Friday, October 12, 2012

"Me! Me! Me!"

  So continuing on with my testimony from last time I wrote, I have gotten more confirmation.  I don’t fully understand why some things just take a certain amount of times before they actually sink in, but thank God it’s FINALLY sinking in, being a Wife and Mom is my utmost important dream, destiny, accomplishment, etc…(after my relationship with God of course). It may not be what I am ALWAYS going to do the rest of my life, but right now this is my main focus, and time consuming ministry, that I need to be putting all of my heart into, and I am really enjoying it, in a whole new way. I would say this revelation has been getting through over the last 5 years or so, but it sure has been a process, ups and downs, and lots of forgetting and needing to be reminded again and again.  One of the main reasons being, the onslaught of attack and NOT much affirmation of the value and importance of being a wife and Mothering. In our society I would say it has been long forgotten how important it truly is, our culture basically screams, “Me! Me! Me! And how can “I” be successful, how can “I” be famous or count for something, how can “I” be fulfilled, how can “I” live my fullest potential, and not let anyone steal that from me?  But in the kingdom Jesus said, “if you want to be great, become a servant to all.”  I have thoroughly seen that I fell completely for the lie, and it can snag you even in the Christian life, cuz it’s the same thing it just uses “christianese:” “I want to live my destiny, I want to do God’s will, not focus on menial tasks at home, (cleaning house, washing dishes, wiping bums, feeding kids…) I want to be walking in “my” calling, “my” ministry,  I need to save the world, not be at home wasting “my” precious time!
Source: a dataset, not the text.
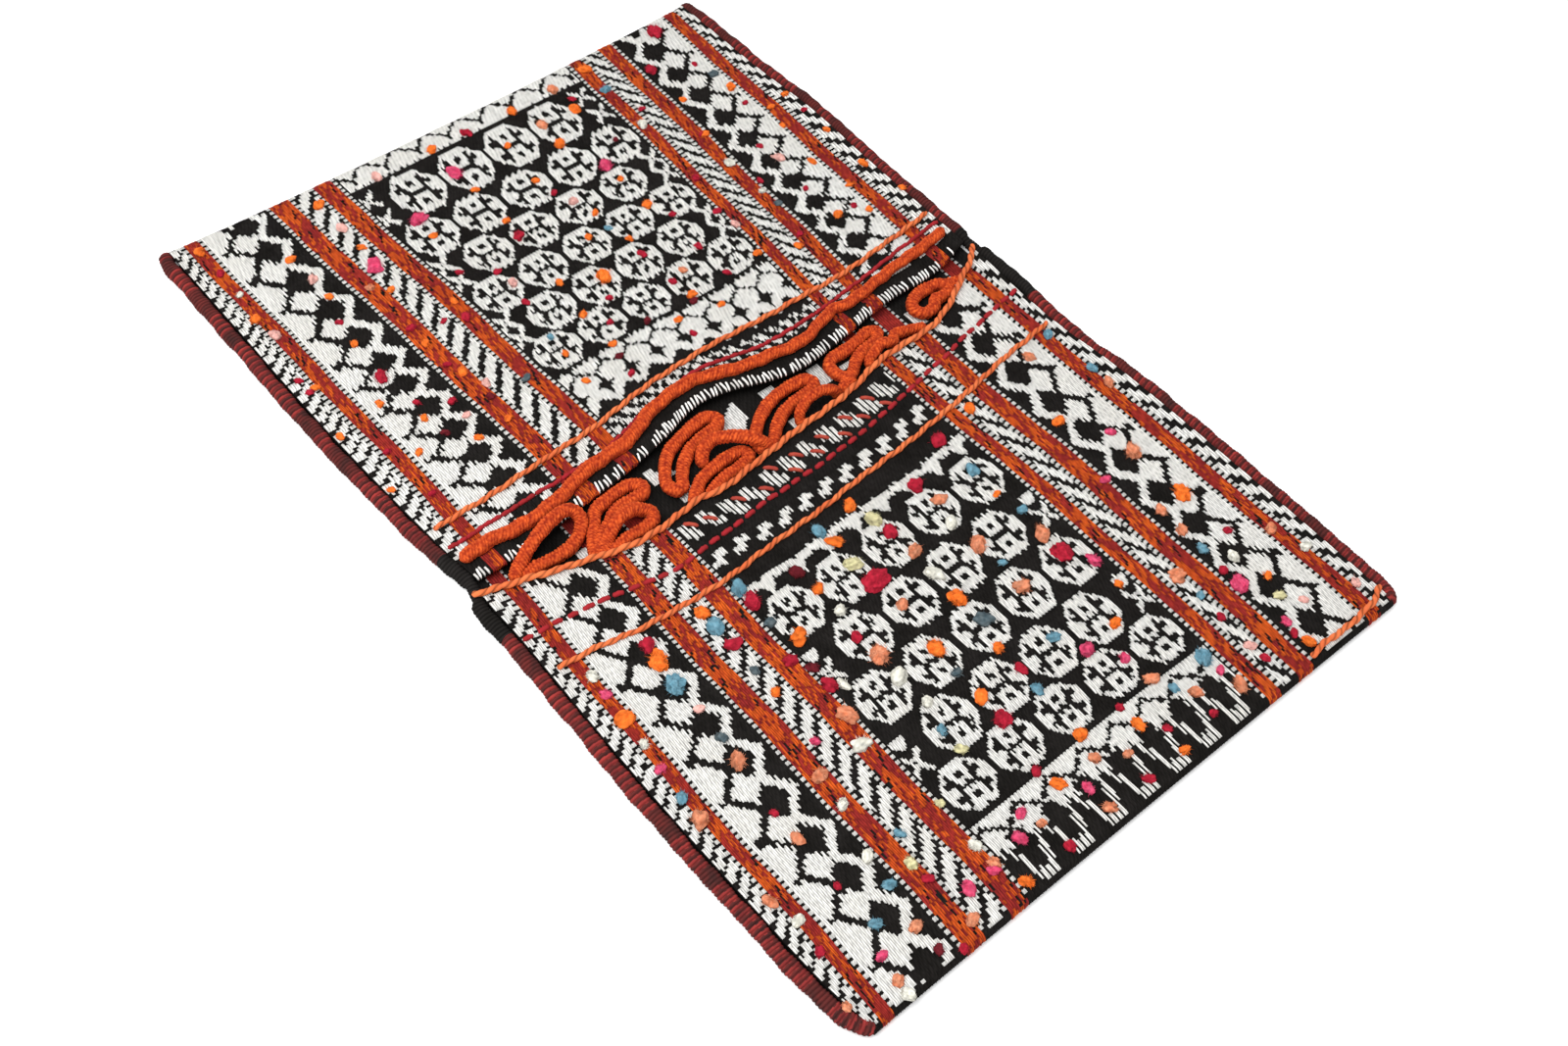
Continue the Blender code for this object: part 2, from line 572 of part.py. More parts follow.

I need to get out of this time wasting job so I can go evangelize (meanwhile your co-workers go on not even knowing you are a Christian).
 
Well at church Sunday, Jason Hague, our associate Pastor was speaking on discipling and what does that really look like, as he gave the description of what that was: a man (Jesus) having 12 other people follow him everywhere he went, learning from His every move as he lived out loud, sometimes explaining and training.  It HIT me! Duh I am totally discipling my 4 disciples consistently and constantly every day!  And I love teaching about the Lord, not just in words but in actions.  So as I have fully embraced my “ministry” I am seeing a new found joy in the daily moments, homeschooling, playing, being silly, spending time with God, cooking, washing dishes, little chats with the kids, walks, food shopping etc…The other day I was reminded how long it had been since I danced and there sat my never ending pile of dishes, so I put on my ipod shuffle and started wildly washing dishes spinning around the kitchen kicking wildly in the air, I ended up out on the patio dancing around just fully enjoying the task at hand. I had a blast, and the dishes were almost done!  It’s amazing how much we can miss if we aren’t just in the moment giving our full attention to what we are doing, I have been stuck in the “next task” or future for so long, I have MISSED many, many, many important moments, and lessons along the way, but it’s never too late to start so I am starting again, and when I forget, I am starting again, and again and again!  There really is a war in the heavenlies for our TIME.